● **WHAT THE EXERCISE ASKS**
Using the records below, quote only the span that opens with the line containing "Turn this picture" and closes with the line containing "are in millimetres.", exactly and inclusively.
******
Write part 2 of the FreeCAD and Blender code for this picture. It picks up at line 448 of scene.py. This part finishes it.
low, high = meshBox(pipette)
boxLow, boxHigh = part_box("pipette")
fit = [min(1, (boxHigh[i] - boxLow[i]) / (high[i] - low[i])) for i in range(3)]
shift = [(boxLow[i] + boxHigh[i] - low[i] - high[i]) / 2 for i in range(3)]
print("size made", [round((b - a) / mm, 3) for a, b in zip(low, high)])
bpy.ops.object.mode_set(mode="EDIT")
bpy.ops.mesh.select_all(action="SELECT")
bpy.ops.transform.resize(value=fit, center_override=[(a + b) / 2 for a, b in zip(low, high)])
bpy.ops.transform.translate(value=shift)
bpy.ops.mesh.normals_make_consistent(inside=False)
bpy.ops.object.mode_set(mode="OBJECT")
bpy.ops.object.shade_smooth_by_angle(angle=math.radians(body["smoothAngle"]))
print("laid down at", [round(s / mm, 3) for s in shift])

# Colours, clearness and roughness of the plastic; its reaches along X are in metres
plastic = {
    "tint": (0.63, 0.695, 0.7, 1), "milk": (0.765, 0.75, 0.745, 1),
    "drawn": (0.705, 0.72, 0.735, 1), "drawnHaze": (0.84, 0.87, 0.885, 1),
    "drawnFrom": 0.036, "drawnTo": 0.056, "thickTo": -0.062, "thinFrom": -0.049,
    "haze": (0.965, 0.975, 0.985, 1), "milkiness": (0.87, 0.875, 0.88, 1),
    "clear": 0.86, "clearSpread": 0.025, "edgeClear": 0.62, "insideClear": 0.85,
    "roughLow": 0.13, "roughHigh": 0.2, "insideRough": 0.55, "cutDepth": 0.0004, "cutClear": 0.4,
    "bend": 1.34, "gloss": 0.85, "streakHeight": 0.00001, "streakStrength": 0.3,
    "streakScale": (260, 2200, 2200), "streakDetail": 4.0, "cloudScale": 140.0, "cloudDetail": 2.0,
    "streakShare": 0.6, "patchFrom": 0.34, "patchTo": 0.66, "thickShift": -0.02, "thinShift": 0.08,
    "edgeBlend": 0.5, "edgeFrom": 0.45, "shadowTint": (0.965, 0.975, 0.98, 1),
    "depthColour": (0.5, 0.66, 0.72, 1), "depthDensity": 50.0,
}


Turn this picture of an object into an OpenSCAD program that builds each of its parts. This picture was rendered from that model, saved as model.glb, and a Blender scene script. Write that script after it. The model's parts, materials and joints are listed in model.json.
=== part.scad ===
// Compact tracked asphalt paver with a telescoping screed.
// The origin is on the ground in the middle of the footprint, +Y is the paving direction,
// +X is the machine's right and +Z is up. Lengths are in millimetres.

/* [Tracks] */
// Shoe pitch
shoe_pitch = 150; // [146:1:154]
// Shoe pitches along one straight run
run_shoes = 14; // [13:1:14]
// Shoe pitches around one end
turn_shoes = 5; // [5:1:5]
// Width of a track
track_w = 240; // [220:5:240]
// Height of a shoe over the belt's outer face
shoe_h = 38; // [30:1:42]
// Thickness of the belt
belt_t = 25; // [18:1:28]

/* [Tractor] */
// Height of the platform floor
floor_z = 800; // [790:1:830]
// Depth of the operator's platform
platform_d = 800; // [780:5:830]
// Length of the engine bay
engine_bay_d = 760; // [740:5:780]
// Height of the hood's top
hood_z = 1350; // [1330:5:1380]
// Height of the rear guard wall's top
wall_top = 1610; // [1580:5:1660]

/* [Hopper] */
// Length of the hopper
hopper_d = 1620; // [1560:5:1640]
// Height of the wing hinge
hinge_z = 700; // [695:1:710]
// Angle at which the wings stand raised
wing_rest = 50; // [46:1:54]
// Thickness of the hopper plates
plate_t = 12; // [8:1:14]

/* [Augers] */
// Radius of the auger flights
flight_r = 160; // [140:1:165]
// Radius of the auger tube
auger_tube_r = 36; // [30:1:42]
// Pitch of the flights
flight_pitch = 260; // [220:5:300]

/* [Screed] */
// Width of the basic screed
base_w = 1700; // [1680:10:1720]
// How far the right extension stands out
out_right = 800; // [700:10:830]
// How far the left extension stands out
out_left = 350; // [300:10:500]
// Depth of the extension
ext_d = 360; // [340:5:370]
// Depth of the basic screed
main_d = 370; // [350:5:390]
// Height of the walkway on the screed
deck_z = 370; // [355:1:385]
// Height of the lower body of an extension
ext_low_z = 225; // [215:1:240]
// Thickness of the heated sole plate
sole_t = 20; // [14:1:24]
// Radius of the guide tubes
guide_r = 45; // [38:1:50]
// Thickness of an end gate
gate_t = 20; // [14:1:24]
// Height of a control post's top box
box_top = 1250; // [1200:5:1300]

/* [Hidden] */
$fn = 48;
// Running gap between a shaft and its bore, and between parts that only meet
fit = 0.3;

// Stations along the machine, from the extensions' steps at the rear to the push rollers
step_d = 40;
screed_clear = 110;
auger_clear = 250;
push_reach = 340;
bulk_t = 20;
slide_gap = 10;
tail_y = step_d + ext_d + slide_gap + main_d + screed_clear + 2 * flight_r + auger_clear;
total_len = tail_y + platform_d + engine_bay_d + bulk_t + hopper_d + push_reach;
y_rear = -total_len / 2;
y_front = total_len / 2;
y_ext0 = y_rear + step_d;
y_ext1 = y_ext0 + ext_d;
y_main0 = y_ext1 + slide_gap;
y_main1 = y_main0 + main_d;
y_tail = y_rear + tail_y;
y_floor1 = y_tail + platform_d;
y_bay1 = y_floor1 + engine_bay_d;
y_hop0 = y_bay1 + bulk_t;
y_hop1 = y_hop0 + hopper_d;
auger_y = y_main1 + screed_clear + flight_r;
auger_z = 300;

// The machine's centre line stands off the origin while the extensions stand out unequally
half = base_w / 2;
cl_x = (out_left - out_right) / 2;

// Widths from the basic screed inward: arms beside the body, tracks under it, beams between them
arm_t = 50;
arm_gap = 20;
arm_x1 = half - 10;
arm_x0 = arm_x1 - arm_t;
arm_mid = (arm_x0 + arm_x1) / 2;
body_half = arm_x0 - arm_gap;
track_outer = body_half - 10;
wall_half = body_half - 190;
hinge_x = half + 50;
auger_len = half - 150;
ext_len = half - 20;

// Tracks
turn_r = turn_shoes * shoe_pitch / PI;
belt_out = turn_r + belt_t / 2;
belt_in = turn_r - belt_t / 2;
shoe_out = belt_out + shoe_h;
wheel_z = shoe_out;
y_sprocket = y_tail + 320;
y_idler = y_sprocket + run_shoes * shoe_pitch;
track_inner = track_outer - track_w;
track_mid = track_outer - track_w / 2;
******
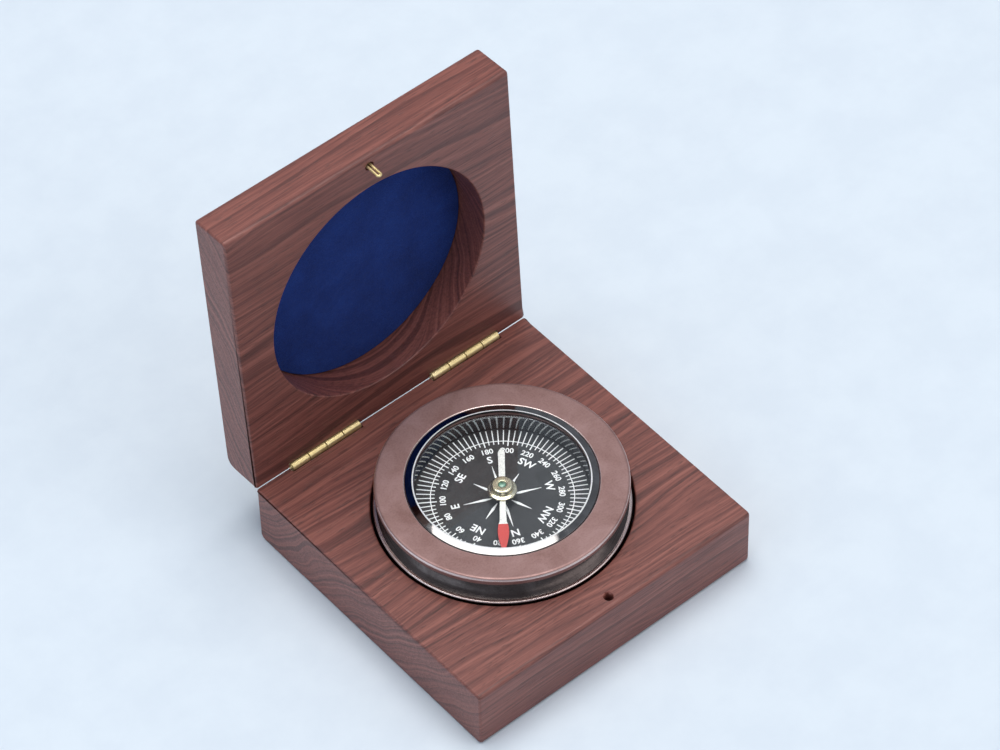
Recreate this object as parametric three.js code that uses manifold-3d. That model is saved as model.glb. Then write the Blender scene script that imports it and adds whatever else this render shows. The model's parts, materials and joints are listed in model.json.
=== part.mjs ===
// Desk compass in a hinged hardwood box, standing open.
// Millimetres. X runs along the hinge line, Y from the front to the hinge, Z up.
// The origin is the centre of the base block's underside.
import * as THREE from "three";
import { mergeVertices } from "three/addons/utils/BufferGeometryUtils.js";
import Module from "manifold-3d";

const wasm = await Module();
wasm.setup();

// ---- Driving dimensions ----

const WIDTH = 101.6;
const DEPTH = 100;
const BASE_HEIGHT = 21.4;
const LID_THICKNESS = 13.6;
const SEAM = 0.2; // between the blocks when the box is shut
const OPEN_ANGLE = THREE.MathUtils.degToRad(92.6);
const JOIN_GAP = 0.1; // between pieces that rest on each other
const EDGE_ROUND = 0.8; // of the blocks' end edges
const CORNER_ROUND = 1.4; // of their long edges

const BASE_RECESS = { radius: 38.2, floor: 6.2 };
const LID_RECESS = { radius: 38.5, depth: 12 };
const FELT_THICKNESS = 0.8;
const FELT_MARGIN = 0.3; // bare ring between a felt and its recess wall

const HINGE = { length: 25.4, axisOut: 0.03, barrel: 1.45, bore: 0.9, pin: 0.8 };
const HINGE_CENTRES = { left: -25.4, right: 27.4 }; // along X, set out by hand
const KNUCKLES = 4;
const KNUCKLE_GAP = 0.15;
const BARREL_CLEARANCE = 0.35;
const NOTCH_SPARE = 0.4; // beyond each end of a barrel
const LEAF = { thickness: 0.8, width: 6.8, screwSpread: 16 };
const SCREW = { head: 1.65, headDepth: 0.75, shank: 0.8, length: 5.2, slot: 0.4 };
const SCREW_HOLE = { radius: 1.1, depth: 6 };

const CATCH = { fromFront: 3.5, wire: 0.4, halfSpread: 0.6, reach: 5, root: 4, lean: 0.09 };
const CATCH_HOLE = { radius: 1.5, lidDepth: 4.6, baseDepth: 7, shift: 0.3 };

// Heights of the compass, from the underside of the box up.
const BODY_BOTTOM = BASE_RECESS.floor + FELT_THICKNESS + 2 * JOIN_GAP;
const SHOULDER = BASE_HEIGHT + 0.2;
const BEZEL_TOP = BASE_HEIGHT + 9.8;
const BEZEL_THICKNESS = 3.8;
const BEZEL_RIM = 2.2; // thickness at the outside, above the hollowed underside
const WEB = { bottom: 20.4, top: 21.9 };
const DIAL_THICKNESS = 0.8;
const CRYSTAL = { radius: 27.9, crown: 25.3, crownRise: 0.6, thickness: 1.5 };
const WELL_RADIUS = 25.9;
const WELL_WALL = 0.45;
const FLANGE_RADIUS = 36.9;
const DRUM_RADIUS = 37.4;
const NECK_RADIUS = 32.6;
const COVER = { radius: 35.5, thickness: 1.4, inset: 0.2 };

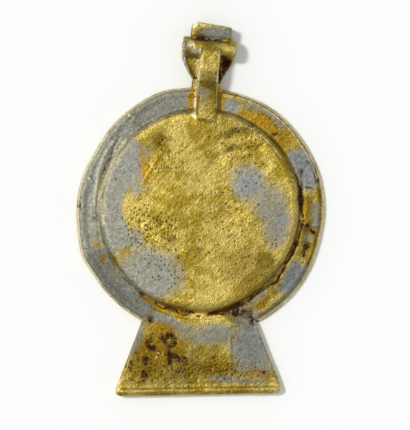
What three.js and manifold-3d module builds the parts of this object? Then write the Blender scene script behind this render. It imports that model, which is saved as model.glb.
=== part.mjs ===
******
● **RESULT OF THIS TASK**
Turn this picture of an object into an OpenSCAD program that builds each of its parts. This picture was rendered from that model, saved as model.glb, and a Blender scene script. Write that script after it. The model's parts, materials and joints are listed in model.json.
=== part.scad ===
// Compact tracked asphalt paver with a telescoping screed.
// The origin is on the ground in the middle of the footprint, +Y is the paving direction,
// +X is the machine's right and +Z is up. Lengths are in millimetres.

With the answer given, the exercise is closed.